So I’m a little over my half birthday… and well, the ambition (per usual) has died down. I had such great intentions to make a list of 36 things to accomplish this year (since I’m :::shutter::: 36 this year).
I have always been lazy and over ambitious; two things that don’t mix well. I am not a doer, I want to be, but I’m not naturally a doer. I have the greatest ideas, but I don’t have the motivation to follow through with them. Its a shame. I know I’d be world famous crafter or designer or president or something… if only I could find my strength and motivation. Seriously though, I have come up with some fantastic ideas. Lately I have so many ideas, my head is going to explode. I’ve started writing them down in order for that to not happen. No one wants to see my head explode…
All in all… I’m gosh darn depressed! Some days I feel fantastic and I have all this hope for the future and I’m excited… then there are days like today, where I feel… low, hopeless, worrisome.
This all brings up a thought, many of them actually, but first: How did I end up here? Not that I’m in a bad place, nothing like that. Not even close. I’m in a great place. I just never imagined this life for myself. I always imagined somehow (without any effort on my part, of course) I’d be happily working for someone I enjoyed, married, kids, house, picket fence, the American Dream! All of it without giving any effort, because I truly felt, it would all just land in my lap. I never imagined I’d be sans any of those things. Not that I’d trade my current situation (other than my job — I’m not happy with that at all and would trade it in)… my current situation is great, I’m grateful for all the things & people I have in my life. Its a good life. I just have never had/made a plan for myself. I have always just gone day to day, flowing with the flow…

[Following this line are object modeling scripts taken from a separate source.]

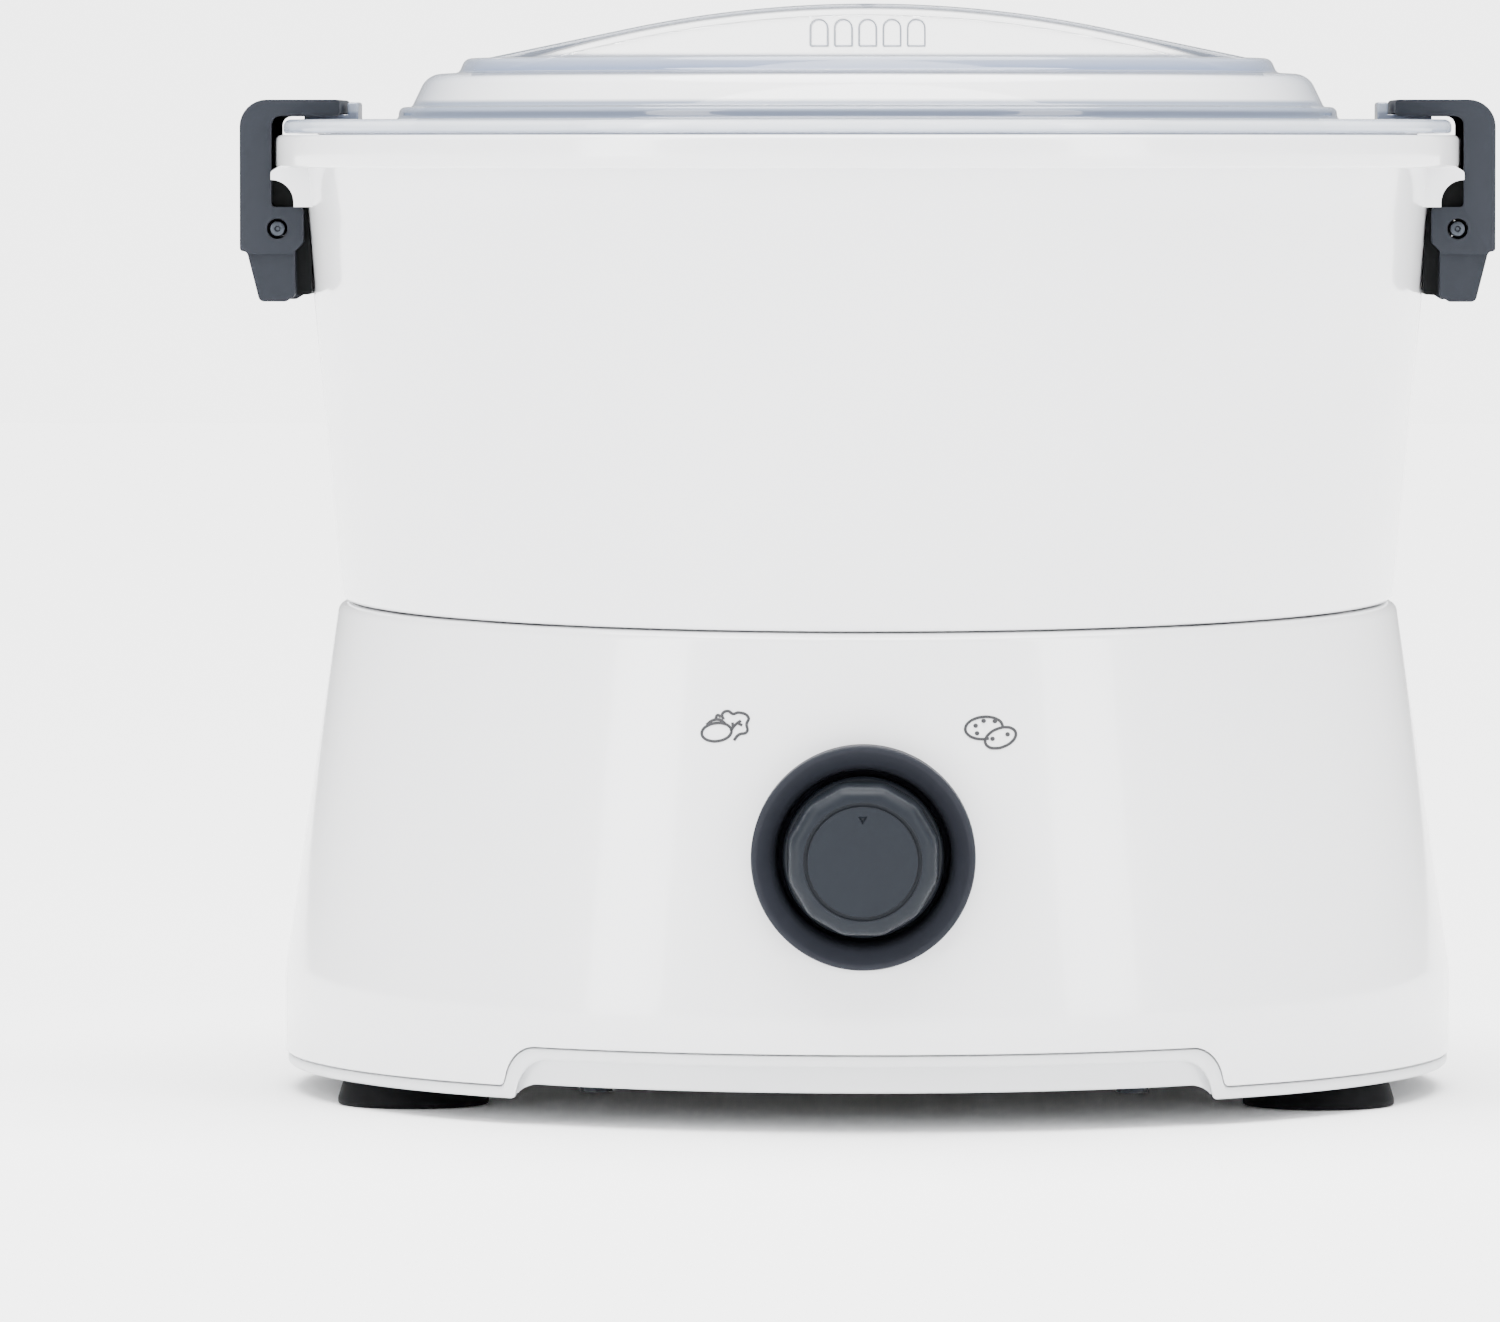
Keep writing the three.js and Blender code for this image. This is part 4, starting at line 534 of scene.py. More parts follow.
# %% Sizes of the base
HOUSING_BOTTOM = 8.1
SEAM_HEIGHT = 106.8
SEAM_GAP = 0.4
WALL = 2.8
FLARE_RADIUS = 129.8
FLARE_HEIGHT = 26
WAIST_RADIUS = 117.6
STEP_RADIUS = 103
STEP_HEIGHT = 4.4
COLLAR_RADIUS = 11.5
COLLAR_TOP = 118
COLLAR_BORE = 9.3
COLLAR_WALL = 3.3
COLLAR_BOTTOM = 91.6
ARCH_HALF_WIDTH = 77
ARCH_CORNER = 6.6
ARCH_TOP = 16.7
KNOB_HEIGHT = 58.5
SCREW_TURNS = 60, 120, 240, 300
SCREW_OUT = 115
PLATE_CORNERS = (-64, -20), (55, -20), (55, 72), (-64, 72)
AXLE_BACK = 52.5
STEP_TOP = SEAM_HEIGHT + STEP_HEIGHT
DECK_BOTTOM = STEP_TOP - WALL
BASE_SLOPE = (FLARE_RADIUS - WAIST_RADIUS) / (SEAM_HEIGHT - FLARE_HEIGHT)


def base_radius_at(height):
    return WAIST_RADIUS + (SEAM_HEIGHT - height) * BASE_SLOPE


print("the base leans in by", round(math.degrees(math.atan(BASE_SLOPE)), 1), "degrees")


# %% [markdown]
# Each end of the arch is a quarter round. The rows of the spin are too far apart to draw it, so before the edge
# is lifted the shape is cut by planes at the round's own steps.

# %% The arch in the lower edge
CORNER_STEPS = 9
CORNER_FOOT = 1.2
FOOT_SHARES = 0.15, 0.4, 0.7, 1
BEAD_WIDTH = 2.5


def arch_lift(x, height, inset=0):
    """How far the lower edge is raised at a distance x from the middle, in mm."""
    out = abs(x) + inset - ARCH_HALF_WIDTH
    if out > 0:
        return CORNER_FOOT - math.sqrt(CORNER_FOOT ** 2 - max(0, CORNER_FOOT - out) ** 2)
    share = max(0, 1 + out / ARCH_CORNER)
    return max(CORNER_FOOT, height * math.sqrt(1 - share ** 2))


def cut_rows_at_arch(shape):
    rounds = [-ARCH_CORNER * (1 - math.sin(i / CORNER_STEPS * math.pi / 2)) for i in range(CORNER_STEPS + 1)]
    rounds += [CORNER_FOOT * share for share in FOOT_SHARES]
    for out in rounds:
        for inset in (0, BEAD_WIDTH):
            for side in (-1, 1):
                bmesh.ops.bisect_plane(
                    shape, geom=shape.verts[:] + shape.edges[:] + shape.faces[:], dist=0.02 * MM,
                    plane_co=(side * (ARCH_HALF_WIDTH + out - inset) * MM, 0, 0), plane_no=(1, 0, 0),
                )


def lift_lower_edge(shape, below):
    cut_rows_at_arch(shape)
    for vert in shape.verts:
        if vert.co.z < below * MM and vert.co.xy.length > (FLARE_RADIUS - 2 * WALL) * MM:
            vert.co.z += arch_lift(vert.co.x / MM, ARCH_TOP - HOUSING_BOTTOM) * MM


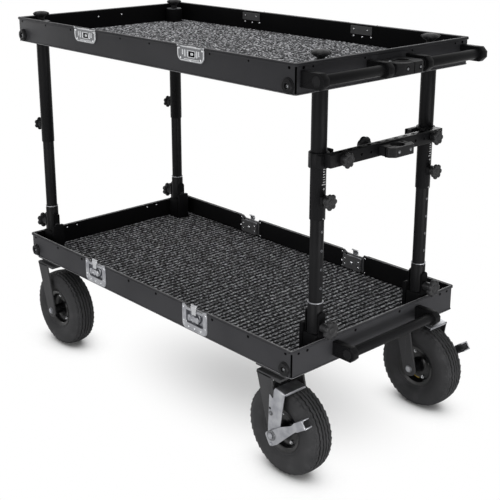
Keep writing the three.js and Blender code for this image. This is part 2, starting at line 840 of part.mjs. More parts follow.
// Pole clamp between the upper handles: a split block with an upright hole
function poleClamp() {
  const half = poleClampWidth / 2;
  const outline = [
    [seatGap, -half], [poleClampReach - poleClampChamfer, -half],
    [poleClampReach, poleClampChamfer - half], [poleClampReach, half - poleClampChamfer],
    [poleClampReach - poleClampChamfer, half], [seatGap, half],
  ];
  const height = poleClampHeight / 2;
  return cutBy(prism('z', outline, -height, height), [
    bore('z', poleHoleRadius, -height - cutOver, height + cutOver, poleHoleReach, 0, tubeFacets),
    block(poleHoleReach, poleClampReach + cutOver, -poleSplitWidth / 2, poleSplitWidth / 2,
      -height - cutOver, height + cutOver),
  ]);
}

addPiece('pole_clamp', poleClamp(), clampBlack, halfLength, 0, upperRim - handleDrop);

// Crossbar with its two front collar halves; local origin midway between the handle-end posts
function collarHalf(y, sign) {
  const reach = outerTubeRadius + seatGap + collarWall;
  const ring = rod('z', reach, collarBottom, collarBottom + collarHeight, 0, y, tubeFacets);
  const keep = block(sign * collarSplit / 2, sign * (reach + cutOver), y - reach - cutOver,
    y + reach + cutOver, collarBottom - cutOver, collarBottom + collarHeight + cutOver);
  return ring.intersect(keep);
}

function postBore(y) {
  return bore('z', outerTubeRadius + seatGap, collarBottom - cutOver,
    collarBottom + collarHeight + cutOver, 0, y, tubeFacets);
}

function barHoleY(index) {
  return barHoleInset - handlePostY + index * barHolePitch;
}

function crossbar() {
  let bar = block(barStandOff, barStandOff + barDepth, -barHalfLength, barHalfLength,
    barBottom, barTop);
  for (const side of [-1, 1]) {
    const y = side * handlePostY;
    const saddle = block(collarWall, barStandOff + weldLap, y - saddleHalfWidth,
      y + saddleHalfWidth, collarBottom, collarBottom + collarHeight);
    bar = joined([bar, collarHalf(y, 1), saddle]).subtract(postBore(y));
    bar = bar.subtract(bore('x', clampBoltRadius + runningGap, 0,
      barStandOff + barDepth + cutOver, side * (handlePostY - barKnobInset), barMiddle));
  }
  for (let i = 0; i < barHoleCount; i += 1) {
    bar = bar.subtract(bore('x', standBoltRadius + runningGap, barStandOff - cutOver,
      barStandOff + barDepth + cutOver, barHoleY(i), barMiddle));
  }
  return bar;
}

// The jaw behind a post, with an arm inboard for the clamp bolt
function barClamp(side) {
  const y = side * handlePostY;
  const back = -(outerTubeRadius + seatGap + collarWall);
  const arm = block(back, back + jawThickness, side * (handlePostY - jawReach),
    side * (handlePostY - earHalfWidth / 2), barMiddle - jawHeight / 2, barMiddle + jawHeight / 2);
  return cutBy(collarHalf(y, -1).add(arm), [
    postBore(y),
    bore('x', clampBoltRadius + runningGap, back - cutOver, back + jawThickness + cutOver,
      side * (handlePostY - barKnobInset), barMiddle),
  ]);
}

addPiece('crossbar', crossbar(), tubeBlack, postX, 0, 0);
for (const [side, name] of [[-1, 'left'], [1, 'right']]) {
  addPiece(`bar_clamp_${name}`, barClamp(side), clampBlack, postX, 0, 0);
  addPiece(`bar_clamp_knob_${name}`, sideKnob(1, barKnobRadius,
    barKnobReach - barKnobThickness / 2, barKnobReach + barKnobThickness / 2,
    barStandOff + barDepth + seatGap, -(outerTubeRadius + collarWall), clampBoltRadius),
  knobBlack, postX, side * (handlePostY - barKnobInset), barMiddle);
}

// Stand clamp: a foot on the bar's front face, a wider split jaw and an upright hole
function standClamp() {
  const footHalf = standFootWidth / 2;
  const jawHalf = standJawWidth / 2;
  const top = barTop - standClampDrop;
  const outline = [
    [seatGap, -footHalf], [standFootReach, -footHalf], [standFootReach, -jawHalf],
    [standJawReach - standJawChamfer, -jawHalf], [standJawReach, standJawChamfer - jawHalf],
    [standJawReach, jawHalf - standJawChamfer], [standJawReach - standJawChamfer, jawHalf],
    [standFootReach, jawHalf], [standFootReach, footHalf], [seatGap, footHalf],
  ];
  return cutBy(prism('z', outline, top - standClampHeight, top), [
    bore('z', standHoleRadius, top - standClampHeight - cutOver, top + cutOver,
      standHoleReach, 0, tubeFacets),
    block(standFootReach, standFootReach + standSplitWidth, -jawHalf - cutOver, 0,
      top - standClampHeight - cutOver, top + cutOver),
    bore('x', standBoltRadius + runningGap, -cutOver, standBoltDepth, barHoleY(standKnobSlot),
      barMiddle),
  ]);
}

addPiece('stand_clamp', standClamp(), clampBlack, postX + barStandOff + barDepth, 0, 0);
addPiece('stand_clamp_knob', joined([
  prism('x', starOutline(standKnobRadius), -standKnobReach - standKnobThickness, -standKnobReach),
  rod('x', knobHubRadius, -standKnobReach - weldLap, -seatGap, 0, 0),
  rod('x', standBoltRadius, -standKnobReach - weldLap, barDepth + standBoltDepth - seatGap, 0, 0),
]), knobBlack, postX + barStandOff, barHoleY(standKnobSlot), barMiddle);

// The cart stands on the floor at z = 0, centred over the origin
const reach = new THREE.Box3().setFromObject(cart);
const middle = reach.getCenter(new THREE.Vector3());
cart.position.set(-middle.x, -middle.y, -reach.min.z);
const group = new THREE.Group();
group.add(cart);

export default group;
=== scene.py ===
import math
import bpy
import numpy as np
from mathutils import Matrix, Vector


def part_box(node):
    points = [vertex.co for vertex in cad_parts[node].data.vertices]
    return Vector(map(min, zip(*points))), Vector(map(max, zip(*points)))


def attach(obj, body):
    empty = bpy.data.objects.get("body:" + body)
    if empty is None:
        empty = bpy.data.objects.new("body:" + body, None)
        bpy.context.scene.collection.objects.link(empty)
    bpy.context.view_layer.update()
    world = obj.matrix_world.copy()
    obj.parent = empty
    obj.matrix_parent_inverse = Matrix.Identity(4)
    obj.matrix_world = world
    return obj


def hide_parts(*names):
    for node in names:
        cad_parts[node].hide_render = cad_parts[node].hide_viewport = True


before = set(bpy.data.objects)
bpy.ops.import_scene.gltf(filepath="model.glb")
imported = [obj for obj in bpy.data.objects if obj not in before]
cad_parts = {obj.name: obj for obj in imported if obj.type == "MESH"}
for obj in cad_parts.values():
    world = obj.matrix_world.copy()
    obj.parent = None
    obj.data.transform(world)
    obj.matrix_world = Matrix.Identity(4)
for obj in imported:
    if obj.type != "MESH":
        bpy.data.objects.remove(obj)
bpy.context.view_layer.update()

mm = 1000.0                   # millimetres in a metre


# Places come from the frame. Everything below is in millimetres, with x from the trays' middle
# and z from the floor; addPiece turns it to metres at the end.
def nodeBox(node):
    low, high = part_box(node)
    return np.array(low) * mm, np.array(high) * mm


rolledLip, bumperRise, casterTrail = 4.0, 8.0, 24.0
lowerLow, lowerHigh = nodeBox("lower_frame")
upperLow, upperHigh = nodeBox("upper_frame")
middleX = float(lowerLow[0] + lowerHigh[0]) / 2
halfLength = float(lowerHigh[0] - lowerLow[0]) / 2 - rolledLip
halfWidth = float(lowerHigh[1] - lowerLow[1]) / 2 - bumperRise
lowerRim, upperRim = float(lowerHigh[2]), float(upperHigh[2])
trays = (("lower", lowerRim, "base"), ("upper", upperRim, "upper_tray"))
wallHeight = float(upperHigh[2] - upperLow[2])


def nodeMiddle(node):
    low, high = nodeBox(node)
    return (low + high) / 2 - np.array([middleX, 0, 0])


corners = {}
for cornerName, sx, sy in (("handle_left", 1, -1), ("handle_right", 1, 1),
                           ("far_left", -1, -1), ("far_right", -1, 1)):
    post, wheel = nodeMiddle(f"inner_post_{cornerName}"), nodeMiddle(f"tyre_{cornerName}")
    corners[cornerName] = {"x": sx, "y": sy, "postX": post[0], "postY": post[1],
                           "stemX": wheel[0] - casterTrail, "stemY": wheel[1], "axleX": wheel[0],
                           "axleZ": wheel[2], "braked": sx > 0}
latchPlaces = {"left_handle": (1, -1), "left_far": (-1, -1), "right_handle": (1, 1), "right_far": (-1, 1)}
latchX = abs(float(nodeMiddle("latch_wing_left_handle")[0]))


# Colours and materials
def linear(hexColour):
    # sRGB hex to linear: each channel goes through the display curve backwards
    out = []
    for i in (0, 2, 4):
        value = int(hexColour[i:i + 2], 16) / 255
        out.append(value / 12.92 if value <= 0.04045 else ((value + 0.055) / 1.055) ** 2.4)
    return (*out, 1.0)


def addNode(tree, kind, settings=None, links=None):
    # settings: socket names or node attributes to values; links: socket name to an output socket
    node = tree.nodes.new(kind)
    for key, value in (settings or {}).items():
        if key in node.inputs:
            node.inputs[key].default_value = value
        else:
            setattr(node, key, value)
    for key, source in (links or {}).items():
        tree.links.new(source, node.inputs[key])
    return node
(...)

And now… here I am …36. It’s not old, but lets be real… its not young either. I should have at least some of my shit figured out. This thought really gets to me a lot. I’ve never been that person that cared about age until this year. This is the first year I’ve been really upset about not accomplishing any dreams and not even knowing what my dreams are. I know I have time to accomplish a lot… and I’m working on it, working on it harder than I ever have before. Yet… nothing has come to fruition and I’m frustrated. I know things take time, and I’m working on being patient with myself and others. I’m also trying to not put an importance on the things that are out of my control. Everything I need is on its way. I genuinely believe that. Though… for my sanity, I need progress. I need to make progress, with the things that are in my control.
I’ve been putting A LOT of thought into going back to school, and even a few actions in place. I don’t have a solid set in stone plan, just yet, but I have some basic steps in place. First and foremost is finances. I have to get my finances in order. My rough/basic plan is as follows:
–Sell more on Etsy
–Work with financial aid
–Get part time job
–Create more items for the store
–Blog more (part of the promotion)
–Make business cards
–Register – DONE
–Financial Aid – In process (waiting for my award letter)
–Talk to counseling office (what classes do I take?!)
That’s the basic/rough plan so far. I know there are so so so many details I need to iron out before anything happens… but I’m on a good path. And I need to stay focused. If I don’t, I may lose my mind. I need to move forward with my life… I’ve been standing still for far too long. Its beginning to feel like my feet are in concrete and I can’t move. I’m desperate to get moving…
Wish me luck; good, preferably.
This is a drawing of how I feel; stuck in a bucket of cement, while wearing a seriously adorable dress. (I’m an incredible artist, I know.)